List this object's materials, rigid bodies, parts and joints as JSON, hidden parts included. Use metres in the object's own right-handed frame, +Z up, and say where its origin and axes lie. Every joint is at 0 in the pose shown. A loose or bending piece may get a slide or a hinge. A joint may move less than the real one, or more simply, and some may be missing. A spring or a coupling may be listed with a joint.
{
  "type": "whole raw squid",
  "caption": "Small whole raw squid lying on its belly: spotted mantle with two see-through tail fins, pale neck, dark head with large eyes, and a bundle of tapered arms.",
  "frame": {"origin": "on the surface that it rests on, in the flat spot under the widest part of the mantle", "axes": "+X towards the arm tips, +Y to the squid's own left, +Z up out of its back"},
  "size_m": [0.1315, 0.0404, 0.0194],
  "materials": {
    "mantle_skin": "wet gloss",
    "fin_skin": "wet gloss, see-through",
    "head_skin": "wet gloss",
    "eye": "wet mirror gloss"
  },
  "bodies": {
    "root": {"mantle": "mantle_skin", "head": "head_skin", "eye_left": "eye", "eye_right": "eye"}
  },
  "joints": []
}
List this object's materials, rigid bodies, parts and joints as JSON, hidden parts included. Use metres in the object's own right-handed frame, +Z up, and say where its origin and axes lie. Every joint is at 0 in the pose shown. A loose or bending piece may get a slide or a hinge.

____________

> EXERCISE AIM
From the listing above, extract every line exactly as it stands.

> PROBLEM SOLUTION
List this object's materials, rigid bodies, parts and joints as JSON, hidden parts included. Use metres in the object's own right-handed frame, +Z up, and say where its origin and axes lie. Every joint is at 0 in the pose shown. A loose or bending piece may get a slide or a hinge. A joint may move less than the real one, or more simply, and some may be missing. A spring or a coupling may be listed with a joint.
{
  "type": "whole raw squid",
  "caption": "Small whole raw squid lying on its belly: spotted mantle with two see-through tail fins, pale neck, dark head with large eyes, and a bundle of tapered arms.",
  "frame": {"origin": "on the surface that it rests on, in the flat spot under the widest part of the mantle", "axes": "+X towards the arm tips, +Y to the squid's own left, +Z up out of its back"},
  "size_m": [0.1315, 0.0404, 0.0194],
  "materials": {
    "mantle_skin": "wet gloss",
    "fin_skin": "wet gloss, see-through",
    "head_skin": "wet gloss",
    "eye": "wet mirror gloss"
  },
  "bodies": {
    "root": {"mantle": "mantle_skin", "head": "head_skin", "eye_left": "eye", "eye_right": "eye"}
  },
  "joints": []
}
List this object's materials, rigid bodies, parts and joints as JSON, hidden parts included. Use metres in the object's own right-handed frame, +Z up, and say where its origin and axes lie. Every joint is at 0 in the pose shown. A loose or bending piece may get a slide or a hinge.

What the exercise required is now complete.